I have said that at the end of the Golden Age and during its degeneration period, people's minds lose their tranquil equilibrium and look outwards for happiness. At this stage of the disturbance within Nature and humanity occasioned by the assertion of the Rāja attribute, the caste system comes into existence. The object of the caste system is to preserve as much order and harmony in human society as possible and prevent its disruption into individual units. In the Golden Age all the people are as one family, in the Silver Age they are divided into four families, divided according to their inclinations, habits and actions, and harmonious relations being established with one another through laws and interdependence. Those who still retain their perfected spirituality by subduing the influence of Rāja are called Brāhmans which means those who know or still dwell in Brahm—the Spirit of God. They are considered the head of the other castes because they are the embodiments of spiritual wisdom which is the chiefest requisite in the building of character and the higher development of the human soul. Some of them still retain their Golden Age habits of life, others clothe themselves with the barks of trees and live on fruits and nuts and roots in the forests, in huts made of tree-trunks and leaves. They pass their days and nights in contemplation of the Deity, the Divine Spirit and its Laws operating within Nature and inculcate these truths into the minds of the other classes of people.
Those who, being unable to subdue the influence of Rāja, are swayed by passions and become bold, spirited and filled with material desires are called Kshatriyas. They become rulers of the other two castes. These are the first Kings and Rulers of men.
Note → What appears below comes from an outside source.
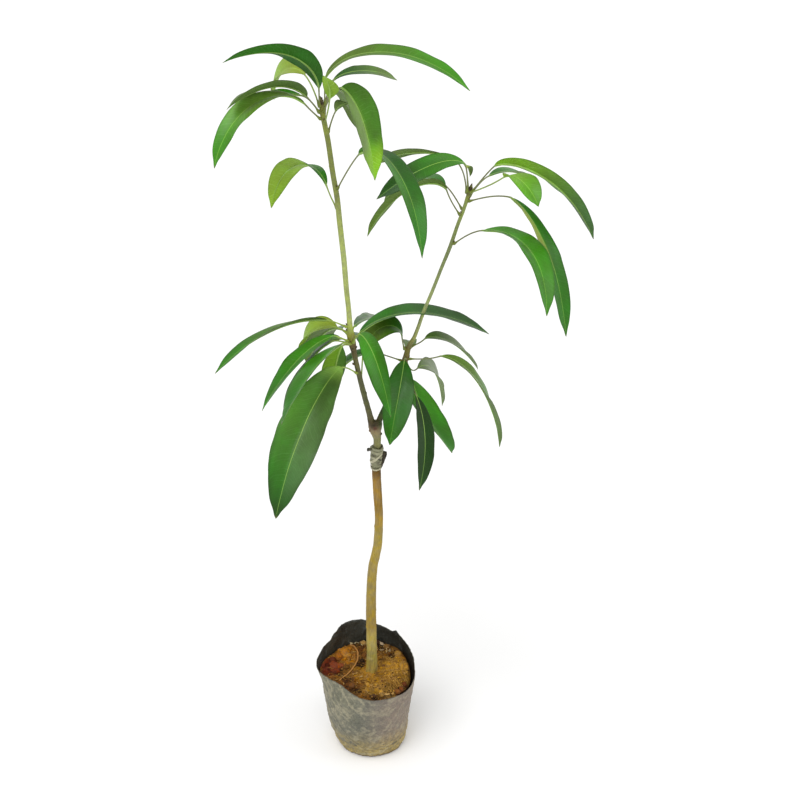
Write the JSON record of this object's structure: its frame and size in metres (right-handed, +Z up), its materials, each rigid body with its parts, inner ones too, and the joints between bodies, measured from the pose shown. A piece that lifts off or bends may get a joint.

But they rule according to the injunctions of inspired Codes of laws, laws which are propounded with the object of the highest good of humanity in view, as well as the propagation of peace and goodwill among all classes of people.
According to these laws the King's first duty is to look to the material welfare of his subjects; the second is to protect them from injustice and aggression; the third is to help their moral and spiritual development; in short, the King's duty is to treat his subjects as his children. If any King fail to perform these duties to the satisfaction of his subjects or become aggressive towards them, he is immediately removed from his throne by the Brāhmans (Rishis), the all-powerful Brāhmans, who always have the welfare of God's creatures at heart, and whose spiritual powers are mightier than kingly weapons and might. The Brāhmans are called the "gods of earth" (Bhudevas) on account of their disinterested love of humanity and self-sacrificing devotion for its welfare and their irresistible spiritual and psychical powers to carry their objects for the good of humanity into action.
Those among the Golden Age people in whom excessive action of Rāja develops some Tama as well, and partly covers the Sattwa Attribute, form yet another distinct caste. They are called Vaishyas. While the Kshatriyas occupy themselves in taking over the control and government of countries and peoples, the Vaishyas take to the occupation of agriculture, commerce and raising of cattle, as much in their own individual material interests as in the interests of all humanity. In the Golden Age, owing to the fulness of spirituality within Nature, all kinds of grains grow wild and abundant. With the decrease of that spirituality towards its end, these natural products of the earth diminish in quality and quantity, while the growing material instincts in people bring about their larger consumption, thereby creating greater demand for them. This increased demand is supplied by cultivation by the Vaishyas.
Those, again, among the Golden Age people who, owing to the predominance of the Tama Attribute in them, are filled with envy and greed, and become untruthful and devoid of clean habits of life and take to all sorts of low means and ways for their living are classed as Sudras. The Kshatriya rulers compel these Sudras for their own good as well as the good of all other classes of people to take service under the three upper castes as domestic servants, so that by contact and association with their masters and by the examples of their purer ideas and habits of life they may be elevated in morals and conduct.